Sorry for the mass of questions I am pulling my hair out over this one not much is adding up. thanks T0 -
Pump etc
Not sure why you have a pump. Maybe someone wanted more water volume to compensate for a slow return. For a one pipe system to work ...assuming all mains etc. are correct. You need very little pressure. If yours doesnt shut off on pressure but satisfies the t-stat then what is the problem ? The steam vents are open unless steam hits them and shuts them. If they dont work right then they either dont vent anything or dont stop venting. What are your heating problems?0 -
The problem: little heat to the first floor. This building has a long run between the boiler and the cold first floor (300'). The 6 apartments on four floors at the front and the 4 room office at the back (2nd floor) all heat at 68 to 72F. The 100'x 30' retail space has 2 radiators at the front by the windows and only one heats up (the 5 section radiator) The larger 14 section one heats only 3 sections before the stat has been satisfyed in the office at the back of the building. This leaves the front room at 62F. What I can not figure out is with the vent removed it still only heats 5 or 6 sections. This is after the main vent has closed. The slope of the pipes and radiators are ok. The two steam mains run the length of the building at the celing of the first floor and the steam is blown down to the radiators at the floor. The main that has the cold radiator is somewhat shorter than the one on the other side yet steam hits the main vent 5 to 6 min after the one on the other side. I just added a manifold to string 5 Gorton #2 main vents on the slow side and add a Gorton #D vent to the big radiator I hope this works.

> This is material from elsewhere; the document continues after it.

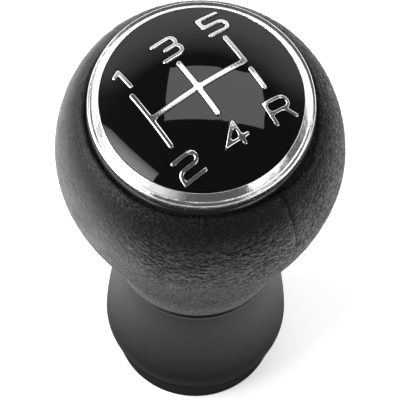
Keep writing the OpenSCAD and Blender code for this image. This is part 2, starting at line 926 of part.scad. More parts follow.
// Satin black foot ring: tapered band, bottom flange and slotted snap spigot
module foot_ring() {
    spigot_in = spigot_out - spigot_wall;
    bead_r = spigot_out + bead_out - slide_fit;
    top_round = foot_round / 2;
    flange_in = foot_low_d / 2 - foot_wall - 1.6;
    color("#27282a")
        difference() {
            rotate_extrude()
                polygon(concat(
                    [
                        [spigot_in, spigot_top],
                        [spigot_out - 0.3, spigot_top],
                        [spigot_out, spigot_top - 0.4],
                        [spigot_out, bead_z + bead_out],
                        [bead_r, bead_z + bead_flat / 2],
                        [bead_r, bead_z - bead_flat / 2],
                        [spigot_out, bead_z - bead_out],
                        [spigot_out, foot_h]
                    ],
                    arc([foot_top_d / 2 - top_round, foot_h - top_round],
                        top_round, square_turn, 0, 4),
                    [for (i = [1 : 8]) on_curve(foot_side, i / 8)],
                    arc([foot_low_d / 2 - foot_round, foot_round],
                        foot_round, edge_start, -square_turn, 5),
                    [
                        [flange_in, 0],
                        [flange_in, foot_wall],
                        [foot_low_d / 2 - foot_wall, foot_wall],
                        [foot_low_d / 2 - foot_wall, foot_h - foot_wall],
                        [spigot_in, foot_h - foot_wall + 0.8]
                    ]
                ));
            for (i = [0 : 5])
                spoke(30 + 60 * i, spigot_in - 2, spigot_out + 1, 1.6,
                    collar_z + 0.4, spigot_top + 1);
        }
}

cap_dome();
gate_lines();
reverse_bar();
numeral_1();
numeral_2();
numeral_3();
numeral_4();
numeral_5();
letter_r();
trim_ring();
cap_tape();
cap_carrier();
carrier_screw_1();
carrier_screw_2();
carrier_screw_3();
core_foam();
core_frame();
cover_panel_left();
cover_panel_right();
lever_sleeve();
grip_band();
neck_collar();
foot_ring();
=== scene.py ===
import json
import math

import bmesh
import bpy
import numpy as np
from mathutils import Matrix, Vector
from mathutils.geometry import delaunay_2d_cdt


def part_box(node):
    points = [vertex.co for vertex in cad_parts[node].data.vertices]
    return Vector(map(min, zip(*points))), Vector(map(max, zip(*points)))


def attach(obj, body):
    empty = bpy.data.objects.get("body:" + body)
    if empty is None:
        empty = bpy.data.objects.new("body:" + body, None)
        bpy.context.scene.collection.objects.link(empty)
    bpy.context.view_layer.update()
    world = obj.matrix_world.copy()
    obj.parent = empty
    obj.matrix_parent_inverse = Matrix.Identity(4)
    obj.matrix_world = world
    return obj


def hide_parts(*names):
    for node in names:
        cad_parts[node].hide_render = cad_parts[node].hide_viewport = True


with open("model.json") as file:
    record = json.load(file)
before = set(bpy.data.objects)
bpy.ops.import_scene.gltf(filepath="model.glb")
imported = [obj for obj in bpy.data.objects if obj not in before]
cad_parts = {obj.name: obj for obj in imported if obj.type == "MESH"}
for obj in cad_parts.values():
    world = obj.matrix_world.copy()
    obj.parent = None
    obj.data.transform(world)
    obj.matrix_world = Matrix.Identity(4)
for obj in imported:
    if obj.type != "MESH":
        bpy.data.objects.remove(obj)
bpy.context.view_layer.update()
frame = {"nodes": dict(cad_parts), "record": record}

# Gear shift knob, dressed for its photograph. Everything is in metres, +Z up the lever's axis,
# +X to the shift pattern's right and +Y to its top row.

MM = 0.001
# How far the camera stands round from the pattern's front, and the photo's left from there
CAM_TURN = math.radians(36.75)
LEFT = Vector((-math.cos(CAM_TURN), math.sin(CAM_TURN), 0))
nodes = frame["nodes"]

# Sizes read from the frame
SKIN_LOW, SKIN_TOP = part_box("cover_panel_right")
BALL_R = SKIN_TOP.x
HEM_Z = SKIN_LOW.z
LIP_Z = SKIN_TOP.z
LIP_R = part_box("cap_carrier")[1].x
RING_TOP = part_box("trim_ring")[1]
RIM_Z = RING_TOP.z
BEZEL_OUT_R = RING_TOP.x
APEX_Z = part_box("cap_dome")[1].z

# Sizes that the frame doesn't give, as in the part's source
BALL_LOW = 38 * MM
BALL_Z = HEM_Z + BALL_LOW
BALL_HIGH = LIP_Z - BALL_Z
SHOULDER = 3.5 * MM
LEATHER_T = 1.2 * MM
HEM_R = 15.1 * MM
TUCK = 3.7 * MM
HEM_HOLE_R = 12.6 * MM
SEAM_TURN = math.radians(6)
BEZEL_IN_R = 17.4 * MM
BEZEL_H = 3.0 * MM
BEZEL_Z = RIM_Z - BEZEL_H
BEZEL_BASE = 1.0 * MM
RIM_DROP = 1.55 * MM
RIM_W = 0.35 * MM
BEZEL_SKIRT = 3.0 * MM
SKIRT_R = 17.05 * MM
SKIRT_WALL = 0.7 * MM
TAB_COUNT = 6
TAB_SLOT = 2.4 * MM
INLAY_RISE = 0.25 * MM
DOME_RISE = APEX_Z - RIM_Z
DOME_R = (BEZEL_IN_R ** 2 + DOME_RISE ** 2) / (2 * DOME_RISE)
DOME_C = APEX_Z - DOME_R

# Forms that are rounder or finer here than in the part's source
HEM_ROUND = 1.4 * MM
SLOPE_W = 1.12 * MM
SLOPE_H = 1.2 * MM
GROOVE_W = 0.46 * MM
GROOVE_H = 0.27 * MM
INLAY_SINK = 0.37 * MM


# Mesh helpers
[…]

I think you are right the return was replaced last year and I think the pump was a fix before this. If it is not needed I would like to avoid replacing it again It cost $1000.00 bucks! If it drains without it could it be bypased and removed? Thanks for all the help.0 -
Sounds like you need help from a pro on this site. Where are u located? A condensate pump with a vent usually means two pipe steam. Are you sure it is one pipe?? You may be underfired.0 -
only one pipe to the radiators
> Sounds like you need help from a pro on this
> site. Where are u located? A condensate pump with
> a vent usually means two pipe steam. Are you sure
> it is one pipe?? You may be underfired.